The prototype-hci-pack pattern emerged from this: a standard set of eleven output documents that together constitute a complete review. Each document covers a distinct dimension — navigation and information architecture, interaction model consistency, feedback and system status, error prevention and recovery, accessibility, cognitive load, and so on. The skill works through each document in sequence, producing them as actual files rather than inline responses. This means the review output is portable — it can be reviewed asynchronously, stored with the project, referenced in design discussions, and compared across review cycles.

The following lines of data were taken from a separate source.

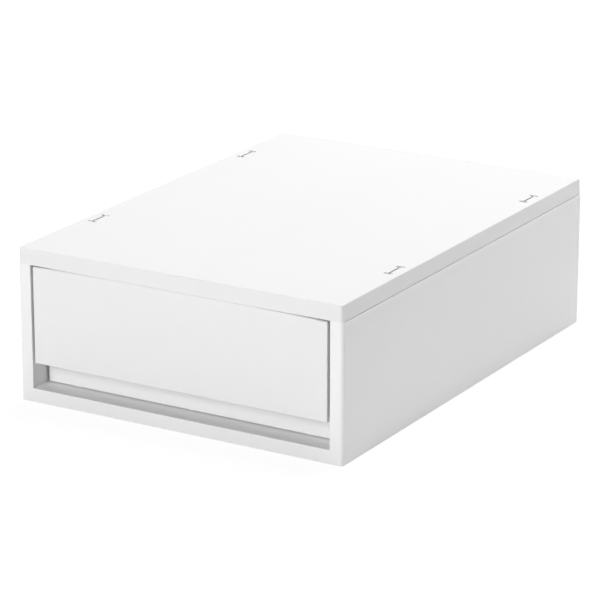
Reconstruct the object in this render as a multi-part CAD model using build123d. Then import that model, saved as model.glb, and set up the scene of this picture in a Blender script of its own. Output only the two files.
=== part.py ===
from build123d import *
from math import atan2, degrees
import os

# A stackable drawer box for sheets and small parts: a double-walled case moulded in one piece, a
# clipped-on top panel with four joint slots, a drawer tray with a clipped-on front, and foot pads.
# Millimetres. X runs across the front, Y from the front (-Y) to the back, and Z up from the surface
# that the box stands on; the origin is under the middle of the box.

# Case, outside
case_width = 260.0
case_depth = 356.0
case_height = 112.0         # from the case's own bottom edge to the top face
corner_radius = 2.6         # upright corners
bottom_round = 0.4          # bottom edge
top_round = 0.5             # upper edge of the top panel
ledge_round = 0.8           # upper edge of the side and back walls, below the seam
seam_round = 0.2            # lower edge of the top panel, above the seam
opening_round = 0.5         # inner edges of the posts and the sill

# Case walls
skin = 2.2                  # outer walls and skirt
inner_skin = 1.8            # wall between a side's hollow and the drawer bay
post_width = 10.1           # front posts, as wide as the double walls behind them
sill_height = 10.0          # bottom edge to the floor that the drawer slides on
floor_thickness = 2.2
web_thickness = 1.6         # webs that join the two skins of a side
web_pitch = 45.0

# Top panel
lid_height = 11.6           # rim, from the seam to the top face
lid_inset = 0.5             # its rim stands back from the side and back walls; the front is flush
lid_lean = 0.5              # how far the rim leans in from the seam to the top
lid_plate = 2.5
lid_rim = 2.2
seam_reveal = 0.4           # open line between the rim and the side and back walls
tongue_depth = 4.0          # locating tongue that stands on the webs
tongue_thickness = 1.6
lid_rib_depth = 4.0

# Ribs under the floor and under the top panel
rib_thickness = 1.5
lid_rib_pitch = 33.0
floor_rib_pitch = 64.0
floor_rib_recess = 1.5      # how far the lengthwise floor ribs end above the skirt's edge
floor_cross_depth = 2.5     # the crosswise ones are low

# Stacking joint slots: an I-shaped hole, its web along Y with a cross-bar at each end
slot_inset = 9.5            # from the case's side to the slot's middle
slot_front = 86.0           # from the front to the front pair
slot_back = 69.0            # from the back to the back pair
slot_length = 20.0
slot_width = 6.4            # across the cross-bars
slot_bar = 2.8
slot_web = 1.6
slot_depth = 8.0
socket_depth = 6.0          # the matching holes in the underside
boss_wall = 1.5

# Snap hooks of the top panel, three a side, inside the hollow walls
snap_width = 12.0
snap_thickness = 1.6
snap_drop = 13.0            # seam to the catch face
catch_depth = 1.2           # how far a barb reaches past its arm
barb_height = 4.0
barb_land = 1.0

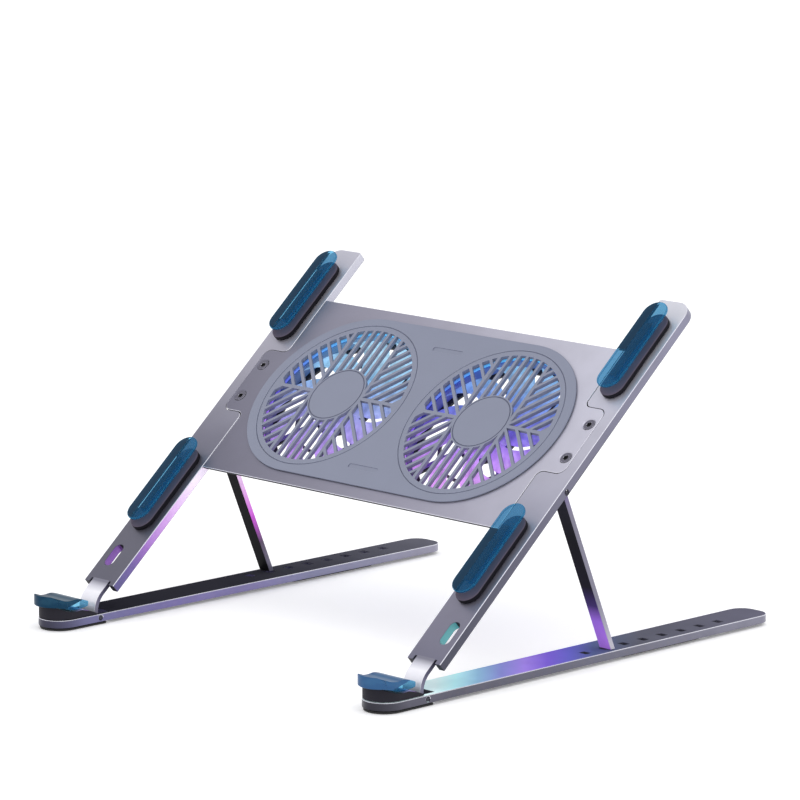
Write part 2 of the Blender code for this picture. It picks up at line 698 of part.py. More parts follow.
def main():
    for old in list(bpy.data.objects):
        bpy.data.objects.remove(old)
    aluminium = material("anodised_aluminium", (0.26, 0.25, 0.30), 0.38, 0.9)
    dark_metal = material("dark_aluminium", (0.10, 0.09, 0.13), 0.35, 0.9)
    rubber = material("dark_rubber", (0.055, 0.05, 0.07), 0.7)
    foot_rubber = material("foot_rubber", (0.012, 0.012, 0.014), 0.8)
    silicone = material("blue_silicone", (0.03, 0.17, 0.33), 0.3, 0.0, 0.5)
    steel = material("steel", (0.35, 0.35, 0.37), 0.3, 1.0)
    grille_plastic = material("grille_plastic", (0.25, 0.28, 0.38), 0.45)
    cover_plastic = material("cover_plastic", (0.03, 0.03, 0.035), 0.5)
    blade_plastic = material("blade_plastic", (0.45, 0.55, 0.85), 0.2, 0.0, 0.7)
    diffuser = material("light_diffuser", (0.75, 0.8, 0.95), 0.5, 0.0, 0.3)
    copper = material("copper_winding", (0.55, 0.22, 0.09), 0.35, 1.0)
    laminate = material("board_laminate", (0.02, 0.14, 0.07), 0.4)

    stand = frame("stand", (0, STAND_SHIFT_Y, 0))
    platform = frame("platform", (0, RAIL_Y, RAIL_Z), TILT, stand)
    strut_y, strut_z, _, strut_angle = strut_line()
    for side_name, side in SIDES.items():
        hinge = frame(f"bar_hinge_{side_name}", (0, 0, HINGE_Z), 0.0, stand)
        base_bar(f"base_bar_{side_name}", side, hinge, dark_metal)
        base_pin(f"base_pin_{side_name}", side, hinge, steel)
        front_stop(f"front_stop_{side_name}", side, hinge, rubber)
        stop_cushion(f"stop_cushion_{side_name}", side, hinge, silicone)
        bar_feet(side_name, side, hinge, foot_rubber)
        rail(f"rail_{side_name}", side, platform, aluminium)
        rail_pads(side_name, side, platform, rubber, silicone)
        knee = frame(f"strut_hinge_{side_name}", (0, strut_y, strut_z), strut_angle, stand)
        strut(f"strut_{side_name}", side, knee, dark_metal)
        strut_pin(f"strut_pin_{side_name}", side, platform, steel)
        fan_x = side * FAN_X
        fan_frame(f"fan_frame_{side_name}", fan_x, platform, cover_plastic)
        fan_motor(f"fan_motor_{side_name}", fan_x, platform, copper)
        led_ring(f"led_ring_{side_name}", fan_x, platform, diffuser)
        spindle = frame(f"spindle_{side_name}", (fan_x, FAN_S, SPINDLE_H), 0.0, platform)
        fan_rotor(f"fan_rotor_{side_name}", spindle, blade_plastic)
    cross_plate(platform, aluminium)
    plate_screws(platform, steel)
    grille_panel(platform, grille_plastic)
    rear_cover(platform, cover_plastic)
    cover_screws(platform, steel)
    control_board(platform, laminate)
    power_socket(platform, steel)


main()
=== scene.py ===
"""Looks of a folding laptop cooling stand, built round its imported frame.

Every piece is made in the frame of the body that carries it: a base bar's from its hinge axis, a
strut's from its knee, and all that sits on the platform from the lower end of the rails, with x
across, y up the slope and z out of the rails' top faces. Sizes are in millimetres, and MM turns
them to metres.
"""

from __future__ import annotations

import json
import logging
import math
from collections.abc import Callable, Iterable, Sequence
from dataclasses import dataclass, field
from enum import Enum

import bmesh
import bpy
from mathutils import Matrix, Vector

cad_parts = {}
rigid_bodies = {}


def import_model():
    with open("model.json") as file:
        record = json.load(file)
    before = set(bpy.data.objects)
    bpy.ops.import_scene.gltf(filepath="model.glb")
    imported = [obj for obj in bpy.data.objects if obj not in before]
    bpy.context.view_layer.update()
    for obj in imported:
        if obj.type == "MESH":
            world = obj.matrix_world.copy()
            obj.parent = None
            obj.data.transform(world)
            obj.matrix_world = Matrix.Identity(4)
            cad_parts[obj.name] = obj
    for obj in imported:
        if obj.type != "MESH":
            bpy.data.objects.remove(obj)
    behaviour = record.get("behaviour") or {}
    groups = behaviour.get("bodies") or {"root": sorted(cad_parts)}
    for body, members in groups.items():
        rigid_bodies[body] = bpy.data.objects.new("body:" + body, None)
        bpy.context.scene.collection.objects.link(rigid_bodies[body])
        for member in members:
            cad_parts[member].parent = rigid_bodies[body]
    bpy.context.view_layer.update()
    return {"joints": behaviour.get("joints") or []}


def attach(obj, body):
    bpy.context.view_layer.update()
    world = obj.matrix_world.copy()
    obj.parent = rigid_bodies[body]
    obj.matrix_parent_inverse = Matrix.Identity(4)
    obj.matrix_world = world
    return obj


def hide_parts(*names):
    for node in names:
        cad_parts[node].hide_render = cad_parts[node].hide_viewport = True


LOG = logging.getLogger("cooling_stand")
MM = 0.001
GAP = 0.3

Outline = list[tuple[float, float]]
Socket = bpy.types.NodeSocket
# Picks the number of a face's finish from its centre in mm, its normal, and whether it is an edge face.
Rule = Callable[[Vector, Vector, bool], int]


class Side(Enum):
    """The two sides of the stand, as someone at the laptop sees them."""

    LEFT = -1
    RIGHT = 1

    @property
    def word(self) -> str:
        """The side as it is written in piece names."""
        return self.name.lower()


class Plane(Enum):
    """The plane that an outline lies in, and so the axis along which it is swept."""

    XY = "xy"
    YZ = "yz"
    XZ = "xz"


# ---------------------------------------------------------------- outlines


def arc(cx: float, cy: float, radius: float, start: float, end: float, steps: int) -> Outline:
    """Points on a circle from one angle to another in degrees, both ends included."""
    angles = [math.radians(start + (end - start) * i / steps) for i in range(steps + 1)]
    return [(cx + radius * math.cos(a), cy + radius * math.sin(a)) for a in angles]


def circle(cx: float, cy: float, radius: float, steps: int) -> Outline:
    """A closed circle."""
    return arc(cx, cy, radius, 0, 360, steps)[:-1]


def box_outline(x0: float, x1: float, y0: float, y1: float) -> Outline:
    """A plain rectangle."""
    return [(x0, y0), (x1, y0), (x1, y1), (x0, y1)]


def rounded_box(x0: float, x1: float, y0: float, y1: float, radius: float, steps: int = 6) -> Outline:
    """A rectangle with round corners.

    Args:
        x0: The least x.
        x1: The greatest x.
        y0: The least y.
        y1: The greatest y.
        radius: The corners' radius.
        steps: How many edges each corner takes.

    Returns:
        The points of the outline.
    """
    corners = ((x1 - radius, y1 - radius, 0), (x0 + radius, y1 - radius, 90),
               (x0 + radius, y0 + radius, 180), (x1 - radius, y0 + radius, 270))
    return [p for cx, cy, a in corners for p in arc(cx, cy, radius, a, a + 90, steps)]


def wide_stadium(half_straight: float, y: float, radius: float, steps: int) -> Outline:
    """A stadium whose straight sides run along x."""
    right = arc(half_straight, y, radius, -90, 90, steps)
    return right + arc(-half_straight, y, radius, 90, 270, steps)


def long_stadium(x: float, y0: float, y1: float, width: float, steps: int) -> Outline:
    """A stadium whose straight sides run along y."""
    r = width / 2
    return arc(x, y1 - r, r, 0, 180, steps) + arc(x, y0 + r, r, 180, 360, steps)


def across(outline: Outline, side: Side) -> Outline:
    """The outline as it is on the right, or mirrored for the left."""
    return [(side.value * x, y) for x, y in outline]


def clipped(outline: Outline, nx: float, ny: float, least: float) -> Outline:
    """The part of a convex outline where nx * x + ny * y is at least this much.

    Args:
        outline: The convex outline.
        nx: The direction's x.
        ny: The direction's y.
        least: How far along the direction the part begins.

    Returns:
        What is left of it, which may be nothing.
    """
    kept: Outline = []
    for (ax, ay), (bx, by) in zip(outline, outline[1:] + outline[:1]):
        a = nx * ax + ny * ay - least
        b = nx * bx + ny * by - least
        if a >= 0:
            kept.append((ax, ay))
        if (a < 0) != (b < 0):
            t = a / (a - b)
            kept.append((ax + t * (bx - ax), ay + t * (by - ay)))
    return kept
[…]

Gate enforcement between phases was important for maintaining review quality. Each phase gate checks that the previous document was actually produced and contains substantive content rather than placeholder text before allowing the skill to proceed. Without these gates, early versions would skip ahead when the model decided a dimension didn’t apply, producing incomplete packs that were harder to trust because you couldn’t tell if a missing document meant “not applicable” or “skipped.”

Why It Mattered

The primary benefit was consistency. Ad-hoc HCI reviews vary widely in depth and coverage depending on who runs them and what they happen to focus on in the moment. The skill produces the same eleven documents regardless of who invokes it, which makes the output comparable across projects and over time. A team reviewing the same interface six months apart gets the same structure, which makes it straightforward to identify what changed and whether it changed for better or worse.

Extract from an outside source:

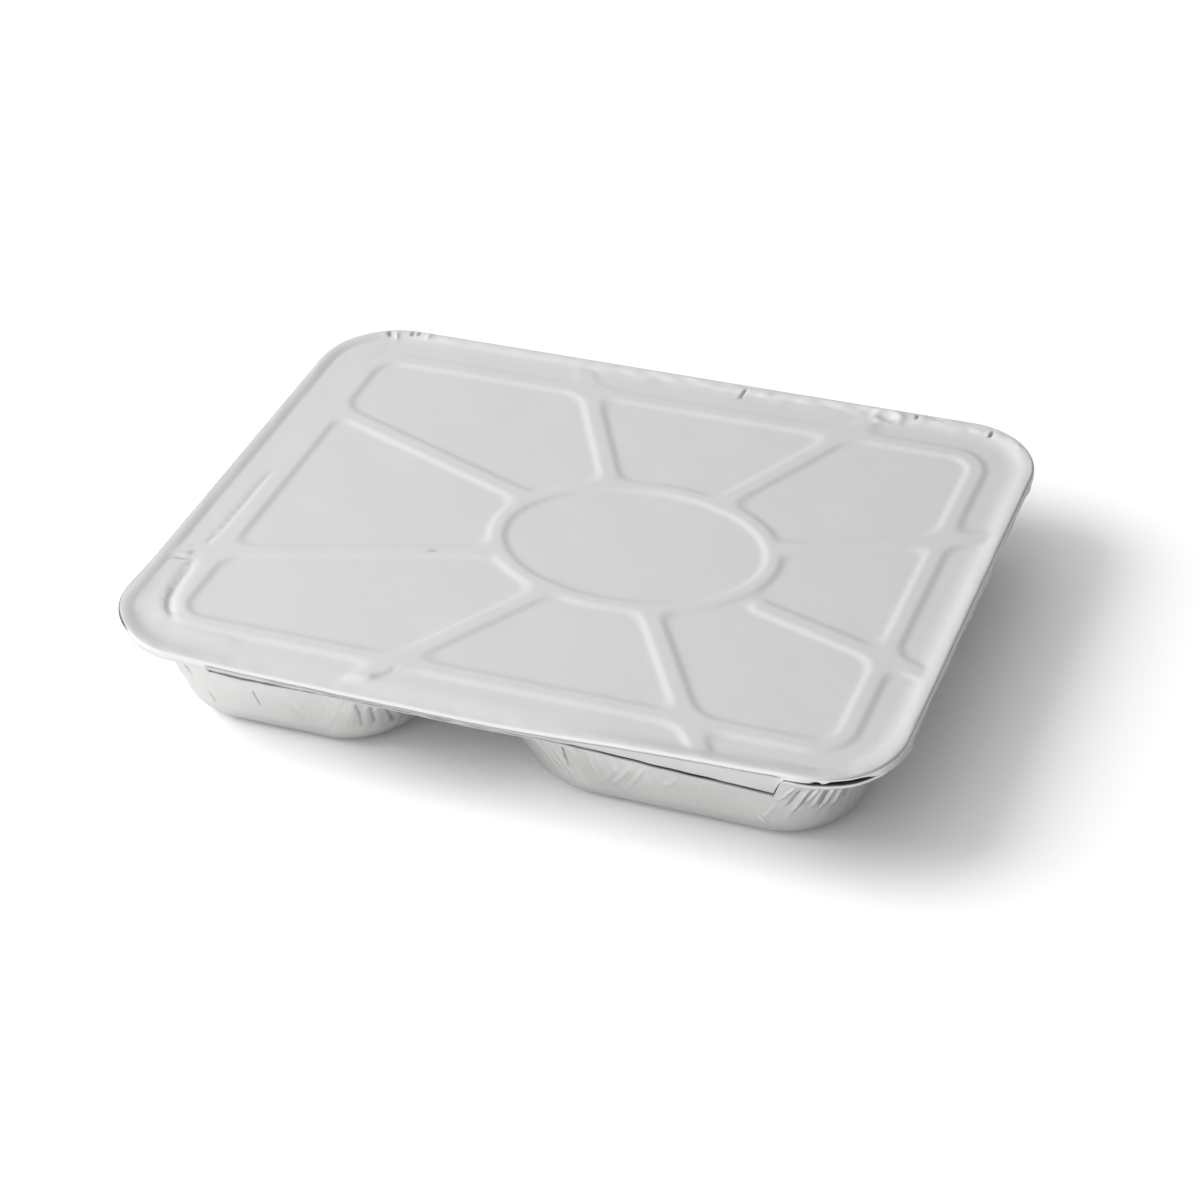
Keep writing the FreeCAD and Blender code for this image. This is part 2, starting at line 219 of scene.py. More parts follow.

The secondary benefit was lowering the activation energy for running reviews at all. When a review requires scheduling a session, gathering the right people, and working through a methodology document manually, it happens infrequently. When it’s a single command that produces output in a few minutes, it happens every time there’s a meaningful design change. That frequency difference matters more than any individual review’s quality.

What Held Up / What Didn’t

The eleven-document structure held up well and is the part of the project most worth keeping as a template. The gate enforcement logic needed several rounds of tuning — the initial gates were too strict and rejected documents that were substantively complete but didn’t match the exact format check, and too loose gates let thin documents through. The right calibration is asserting that specific required sections exist rather than checking content length or format. The skill also works better on interfaces with existing design documentation than on purely visual interfaces where the model has to infer structure from screenshots alone; that’s a limitation worth documenting clearly before handing the skill to someone else.